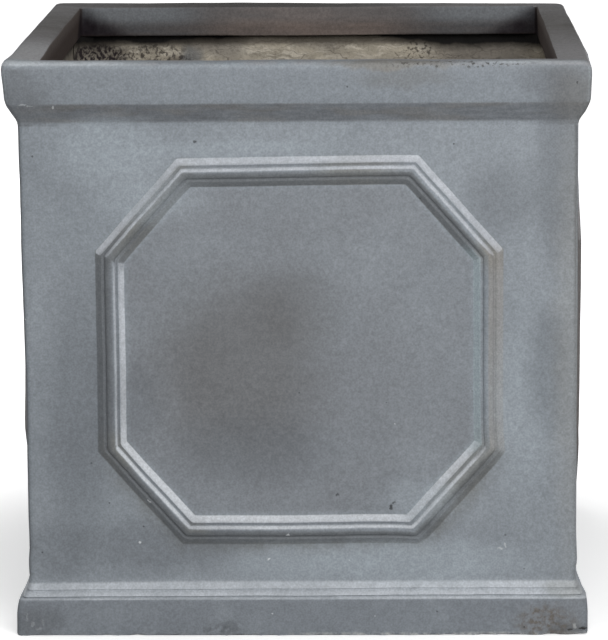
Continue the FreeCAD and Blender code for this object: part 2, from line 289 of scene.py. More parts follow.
def add_octagon(piece):
    """Cut the octagon out of the wall's face and raise its moulding by insets."""
    edit(piece)
    for position in (-OCTAGON_HALF, OCTAGON_HALF):
        pick("FACE", on_wall_face)
        slice_across(0, position)
    for position in (OCTAGON_BOTTOM, OCTAGON_TOP):
        pick("FACE", in_octagon)
        slice_across(2, position)
    for side in (1, -1):
        for end, height in ((1, OCTAGON_TOP), (-1, OCTAGON_BOTTOM)):
            pick("FACE", in_octagon)
            bpy.ops.mesh.bisect(
                plane_co=(side * (OCTAGON_HALF - OCTAGON_CUT_ACROSS), 0, height),
                plane_no=(side * OCTAGON_CUT_UP, 0, end * OCTAGON_CUT_ACROSS),
            )
    pick("FACE", in_octagon)
    across, height = 0.0, 0.0
    for next_across, next_height in octagon_section():
        bpy.ops.mesh.inset(thickness=next_across - across, depth=next_height - height)
        across, height = next_across, next_height
    pick("EDGE", is_crease)
    bpy.ops.mesh.bevel(offset=OCTAGON_ROUND, segments=OCTAGON_ROUND_STEPS, affect="EDGES")
    leave_edit()


def plinth_section():
    """Outside of the plinth from the wall down to the ground, as (reach, height)."""
    return [
        (0.0, 40.2),
        (0.25, 38.7),
        (0.7, 37.6),
        (2.7, 33.2),
        (2.9, 32.75),
        (2.85, 32.5),
        (2.5, 32.3),
        (2.5, 32.0),
        (2.9, 31.65),
        (3.9, 31.3),
        (5.0, 30.3),
        (5.8, 29.2),
        (6.1, 28.5),
        (6.0, 28.25),
        (5.5, 27.95),
        (5.5, 27.7),
        (6.3, 27.5),
        (7.4, 27.2),
        (8.2, 26.7),
        (8.5, 26.1),
        (8.6, 25.4),
    ]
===
**EXERCISE:**
Copy out all of the data exactly, leaving nothing out.

**RESULT:**
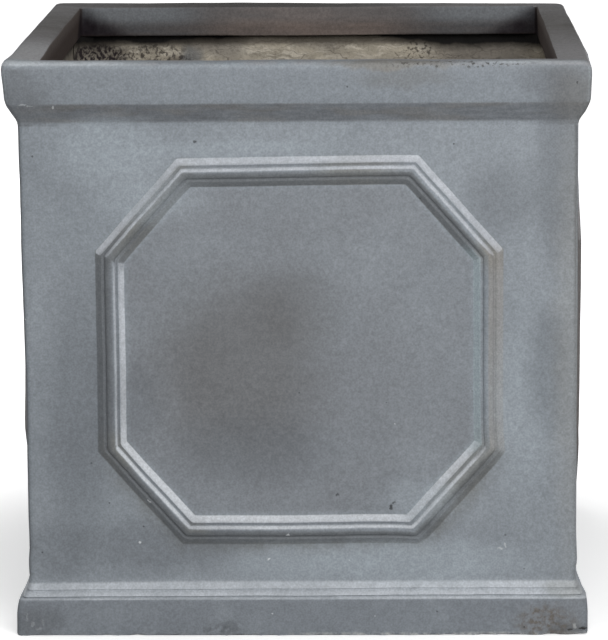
Continue the FreeCAD and Blender code for this object: part 2, from line 289 of scene.py. More parts follow.
def add_octagon(piece):
    """Cut the octagon out of the wall's face and raise its moulding by insets."""
    edit(piece)
    for position in (-OCTAGON_HALF, OCTAGON_HALF):
        pick("FACE", on_wall_face)
        slice_across(0, position)
    for position in (OCTAGON_BOTTOM, OCTAGON_TOP):
        pick("FACE", in_octagon)
        slice_across(2, position)
    for side in (1, -1):
        for end, height in ((1, OCTAGON_TOP), (-1, OCTAGON_BOTTOM)):
            pick("FACE", in_octagon)
            bpy.ops.mesh.bisect(
                plane_co=(side * (OCTAGON_HALF - OCTAGON_CUT_ACROSS), 0, height),
                plane_no=(side * OCTAGON_CUT_UP, 0, end * OCTAGON_CUT_ACROSS),
            )
    pick("FACE", in_octagon)
    across, height = 0.0, 0.0
    for next_across, next_height in octagon_section():
        bpy.ops.mesh.inset(thickness=next_across - across, depth=next_height - height)
        across, height = next_across, next_height
    pick("EDGE", is_crease)
    bpy.ops.mesh.bevel(offset=OCTAGON_ROUND, segments=OCTAGON_ROUND_STEPS, affect="EDGES")
    leave_edit()


def plinth_section():
    """Outside of the plinth from the wall down to the ground, as (reach, height)."""
    return [
        (0.0, 40.2),
        (0.25, 38.7),
        (0.7, 37.6),
        (2.7, 33.2),
        (2.9, 32.75),
        (2.85, 32.5),
        (2.5, 32.3),
        (2.5, 32.0),
        (2.9, 31.65),
        (3.9, 31.3),
        (5.0, 30.3),
        (5.8, 29.2),
        (6.1, 28.5),
        (6.0, 28.25),
        (5.5, 27.95),
        (5.5, 27.7),
        (6.3, 27.5),
        (7.4, 27.2),
        (8.2, 26.7),
        (8.5, 26.1),
        (8.6, 25.4),
    ]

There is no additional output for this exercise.